First, Trump’s flip-flop demonstrates once again the futility of ascribing any kind of coherent ideology to the former president. Before Trump’s change of heart, one could argue that being “tough on China” was one of the fixed stars of his MAGA policy constellation. Yes, Trump was prone to say nice things about China’s authoritarian leader, Xi Jinping. But he also began a trade war with China, and he even drafted his own 2020 executive order to ban TikTok, a clumsy effort that failed in court.

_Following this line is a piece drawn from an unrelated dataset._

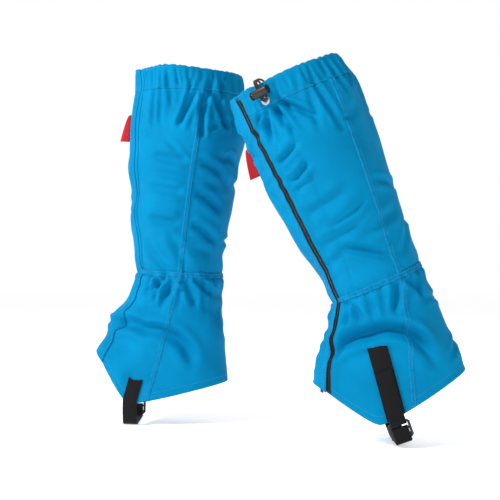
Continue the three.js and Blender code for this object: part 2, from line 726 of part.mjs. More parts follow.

Second, the flip-flop indicates that Trump’s positions may well be for sale, even when they threaten national security. What changed between Trump’s 2020 executive order against TikTok and his 2024 support for TikTok? After all, as the platform has grown in popularity, it’s only become more dangerous to American interests. Yet Trump’s change of heart came shortly after he “repaired” his relationship with a Republican megadonor named Jeff Yass, whose firm has a multibillion-dollar stake in TikTok and who has donated millions to Republicans who oppose the ban. This comes at a time when Trump is facing hundreds of millions of dollars in legal judgments, a financial vulnerability that, as MSNBC’s Chris Hayes smartly argued, makes him perhaps prone to sell his political positions for cash.

Finally, Trump’s reversal reveals that his real enemy is always the domestic enemy. As The Dispatch’s Nick Catoggio wrote last Thursday: “Populist-nationalism is about asserting tribal preeminence over other domestic tribes. And so it prioritizes fighting the enemy within.” In this context, the “enemy within” is Mark Zuckerberg and the “deep state.”

And indeed that is Trump’s explanation for the flip-flop. Last week he posted, in all caps, on Truth Social, “TIKTOK IS LESS OF A DANGER TO THE USA THAN META (FACEBOOK!), WHICH IS A TRUE ENEMY OF THE PEOPLE.” For Trump, everything is always a zero-sum analysis. Banning TikTok would strengthen Meta, in Trump’s mind, and he would rather side with China than with Zuckerberg.

Of course, many of Trump’s most reliable allies followed his lead to conjure up all of MAGA’s most despised domestic demons. The Federalist’s Sean Davis, for example, posted on X that “Deep State toadies are taking advantage of anti-China sentiment to transfer TikTok’s surveillance apparatus from China’s evil surveillance state to the U.S. government’s evil surveillance state.” Donald Trump Jr. placed blamed for the effort to ban TikTok on both of MAGA’s great enemies, the “Establishment” and “Big Tech.”

Catoggio correctly observed, “It speaks volumes” that “Trump felt safe politically allying himself with China on a pressing issue in an election year so long as he framed his position in terms of greater antipathy to one of the right’s domestic enemies, Big Tech.”

On this specific issue, there is still hope. Unlike when Trump came out against Republican Senator James Lankford’s border bill, the G.O.P. did not immediately adopt Trump’s position en masse. An overwhelming majority of Republicans voted for the bill, and it remains to be seen whether G.O.P. senators will once again wilt under Trump’s gaze. But my alarm about Trump is much less about this one bill than about what his position says about his potential presidency.

Last week, I wrote a column urging Reagan conservatives and Haley Republicans to vote for Joe Biden. The withering reaction from some on the right demonstrated the extent to which many Republicans still possess the mistaken belief that Trump possesses conservative convictions. How many times does he have to demonstrate that his personal grievances and perceived self-interest will always override ideology or policy?

My core argument wasn’t that Biden was conservative, but rather that Trump was sprinting so fast and so far from Reagan conservatism that it was no longer clear that another Trump presidency would be a better fit for Reagan conservatives than a second Biden term. Given MAGA’s outright hostility to traditional conservatives, any members of that cohort who vote for Trump are essentially voting for their own extinction.

Trump’s TikTok flip-flop demonstrates the point with extraordinary precision. Biden has said he’d sign the TikTok bill. Trump now opposes it. On yet another confrontation between American national security and an authoritarian foreign adversary, Biden sides with American interests and Trump aligns with our foe.